— begin Task data —

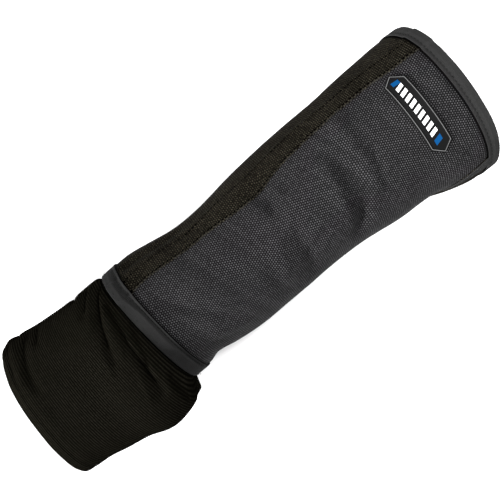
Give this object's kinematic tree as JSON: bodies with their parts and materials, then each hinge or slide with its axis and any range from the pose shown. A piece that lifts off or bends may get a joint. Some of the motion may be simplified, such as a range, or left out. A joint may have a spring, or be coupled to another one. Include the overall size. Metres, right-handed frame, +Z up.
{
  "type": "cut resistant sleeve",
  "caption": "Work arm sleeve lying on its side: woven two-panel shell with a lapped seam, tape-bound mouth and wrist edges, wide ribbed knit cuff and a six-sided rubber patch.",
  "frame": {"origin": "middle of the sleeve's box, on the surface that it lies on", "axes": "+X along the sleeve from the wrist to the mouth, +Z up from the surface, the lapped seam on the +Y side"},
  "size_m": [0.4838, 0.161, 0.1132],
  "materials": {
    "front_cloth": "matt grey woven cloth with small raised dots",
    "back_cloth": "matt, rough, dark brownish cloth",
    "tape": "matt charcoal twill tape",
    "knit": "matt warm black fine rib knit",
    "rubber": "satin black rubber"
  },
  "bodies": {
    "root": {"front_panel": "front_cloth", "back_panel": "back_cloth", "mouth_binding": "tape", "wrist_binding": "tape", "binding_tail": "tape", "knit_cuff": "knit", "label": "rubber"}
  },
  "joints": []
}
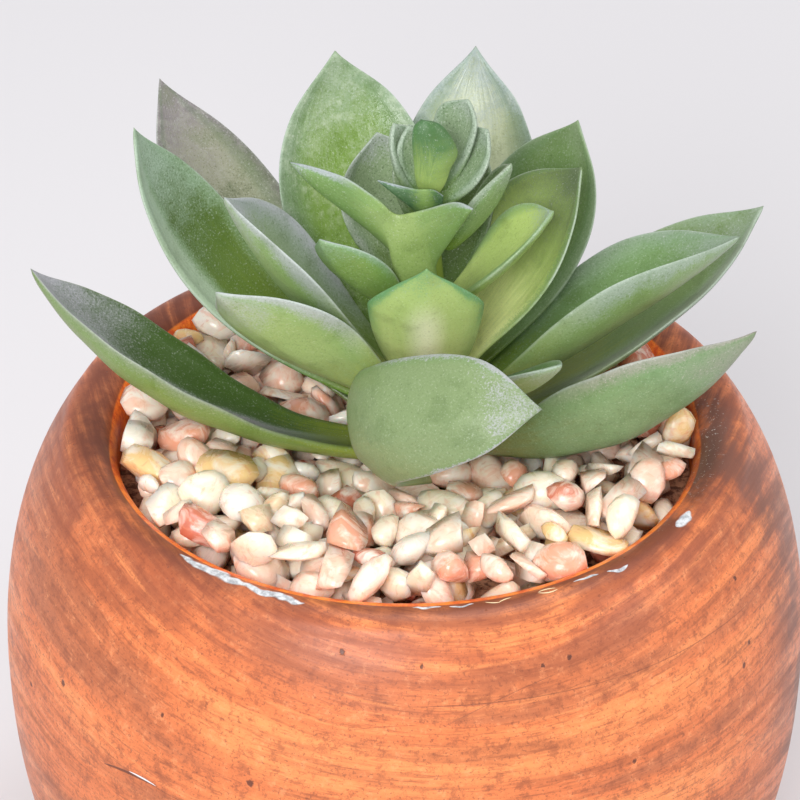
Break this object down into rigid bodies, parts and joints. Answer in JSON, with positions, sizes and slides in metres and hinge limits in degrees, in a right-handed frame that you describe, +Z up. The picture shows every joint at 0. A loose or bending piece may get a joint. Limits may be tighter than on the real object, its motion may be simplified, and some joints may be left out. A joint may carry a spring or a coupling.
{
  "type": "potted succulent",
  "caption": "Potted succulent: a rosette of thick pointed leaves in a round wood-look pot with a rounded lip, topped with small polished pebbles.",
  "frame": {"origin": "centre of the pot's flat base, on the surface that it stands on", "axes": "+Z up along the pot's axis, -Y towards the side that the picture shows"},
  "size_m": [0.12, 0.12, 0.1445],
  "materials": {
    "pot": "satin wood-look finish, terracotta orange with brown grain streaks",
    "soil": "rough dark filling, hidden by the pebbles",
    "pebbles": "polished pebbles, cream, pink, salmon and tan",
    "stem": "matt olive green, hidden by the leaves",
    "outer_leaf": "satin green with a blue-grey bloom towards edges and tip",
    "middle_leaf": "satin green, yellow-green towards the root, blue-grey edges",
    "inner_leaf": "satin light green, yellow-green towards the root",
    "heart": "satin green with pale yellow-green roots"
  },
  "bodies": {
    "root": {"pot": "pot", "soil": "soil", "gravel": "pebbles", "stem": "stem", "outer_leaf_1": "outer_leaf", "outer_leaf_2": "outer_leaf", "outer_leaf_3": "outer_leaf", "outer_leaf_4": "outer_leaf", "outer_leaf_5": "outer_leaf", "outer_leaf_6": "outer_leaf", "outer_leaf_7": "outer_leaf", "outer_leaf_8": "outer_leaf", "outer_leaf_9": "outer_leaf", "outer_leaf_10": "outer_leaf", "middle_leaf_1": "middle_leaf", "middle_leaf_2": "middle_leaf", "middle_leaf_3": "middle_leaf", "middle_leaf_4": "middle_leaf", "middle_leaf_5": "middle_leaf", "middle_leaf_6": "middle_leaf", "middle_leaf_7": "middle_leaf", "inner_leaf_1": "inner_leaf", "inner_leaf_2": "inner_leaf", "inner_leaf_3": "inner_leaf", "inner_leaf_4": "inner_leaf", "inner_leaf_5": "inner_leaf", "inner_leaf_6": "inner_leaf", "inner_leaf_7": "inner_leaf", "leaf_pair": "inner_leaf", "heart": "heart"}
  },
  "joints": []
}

— end Task data —

* **Required task**
Hand back the material above in full, exactly as written.

* **Answer for this exercise**
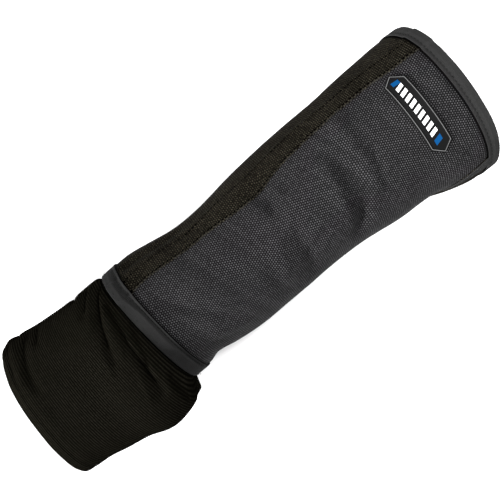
Give this object's kinematic tree as JSON: bodies with their parts and materials, then each hinge or slide with its axis and any range from the pose shown. A piece that lifts off or bends may get a joint. Some of the motion may be simplified, such as a range, or left out. A joint may have a spring, or be coupled to another one. Include the overall size. Metres, right-handed frame, +Z up.
{
  "type": "cut resistant sleeve",
  "caption": "Work arm sleeve lying on its side: woven two-panel shell with a lapped seam, tape-bound mouth and wrist edges, wide ribbed knit cuff and a six-sided rubber patch.",
  "frame": {"origin": "middle of the sleeve's box, on the surface that it lies on", "axes": "+X along the sleeve from the wrist to the mouth, +Z up from the surface, the lapped seam on the +Y side"},
  "size_m": [0.4838, 0.161, 0.1132],
  "materials": {
    "front_cloth": "matt grey woven cloth with small raised dots",
    "back_cloth": "matt, rough, dark brownish cloth",
    "tape": "matt charcoal twill tape",
    "knit": "matt warm black fine rib knit",
    "rubber": "satin black rubber"
  },
  "bodies": {
    "root": {"front_panel": "front_cloth", "back_panel": "back_cloth", "mouth_binding": "tape", "wrist_binding": "tape", "binding_tail": "tape", "knit_cuff": "knit", "label": "rubber"}
  },
  "joints": []
}
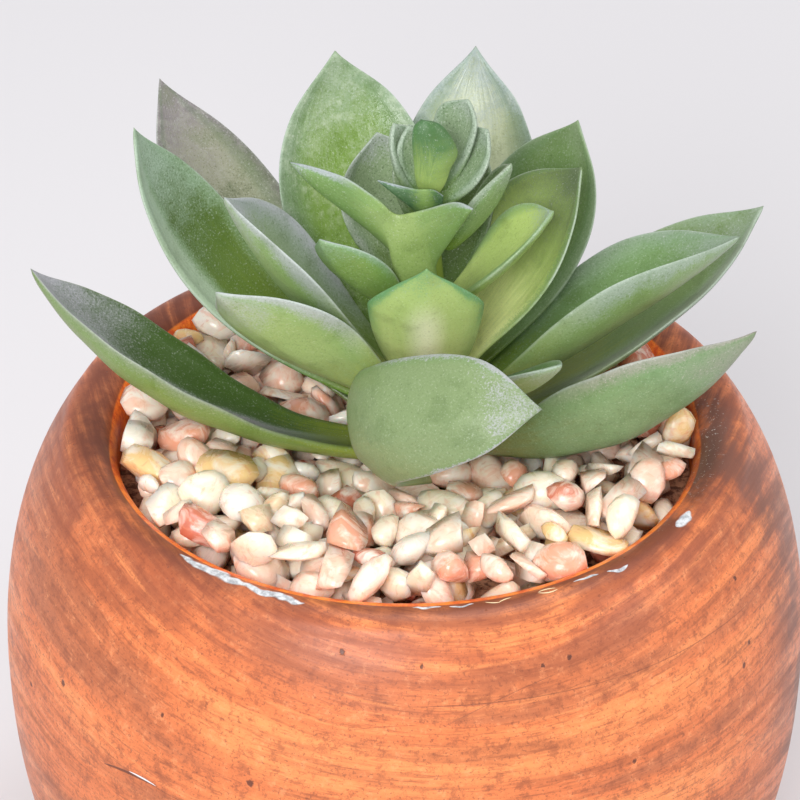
Break this object down into rigid bodies, parts and joints. Answer in JSON, with positions, sizes and slides in metres and hinge limits in degrees, in a right-handed frame that you describe, +Z up. The picture shows every joint at 0. A loose or bending piece may get a joint. Limits may be tighter than on the real object, its motion may be simplified, and some joints may be left out. A joint may carry a spring or a coupling.
{
  "type": "potted succulent",
  "caption": "Potted succulent: a rosette of thick pointed leaves in a round wood-look pot with a rounded lip, topped with small polished pebbles.",
  "frame": {"origin": "centre of the pot's flat base, on the surface that it stands on", "axes": "+Z up along the pot's axis, -Y towards the side that the picture shows"},
  "size_m": [0.12, 0.12, 0.1445],
  "materials": {
    "pot": "satin wood-look finish, terracotta orange with brown grain streaks",
    "soil": "rough dark filling, hidden by the pebbles",
    "pebbles": "polished pebbles, cream, pink, salmon and tan",
    "stem": "matt olive green, hidden by the leaves",
    "outer_leaf": "satin green with a blue-grey bloom towards edges and tip",
    "middle_leaf": "satin green, yellow-green towards the root, blue-grey edges",
    "inner_leaf": "satin light green, yellow-green towards the root",
    "heart": "satin green with pale yellow-green roots"
  },
  "bodies": {
    "root": {"pot": "pot", "soil": "soil", "gravel": "pebbles", "stem": "stem", "outer_leaf_1": "outer_leaf", "outer_leaf_2": "outer_leaf", "outer_leaf_3": "outer_leaf", "outer_leaf_4": "outer_leaf", "outer_leaf_5": "outer_leaf", "outer_leaf_6": "outer_leaf", "outer_leaf_7": "outer_leaf", "outer_leaf_8": "outer_leaf", "outer_leaf_9": "outer_leaf", "outer_leaf_10": "outer_leaf", "middle_leaf_1": "middle_leaf", "middle_leaf_2": "middle_leaf", "middle_leaf_3": "middle_leaf", "middle_leaf_4": "middle_leaf", "middle_leaf_5": "middle_leaf", "middle_leaf_6": "middle_leaf", "middle_leaf_7": "middle_leaf", "inner_leaf_1": "inner_leaf", "inner_leaf_2": "inner_leaf", "inner_leaf_3": "inner_leaf", "inner_leaf_4": "inner_leaf", "inner_leaf_5": "inner_leaf", "inner_leaf_6": "inner_leaf", "inner_leaf_7": "inner_leaf", "leaf_pair": "inner_leaf", "heart": "heart"}
  },
  "joints": []
}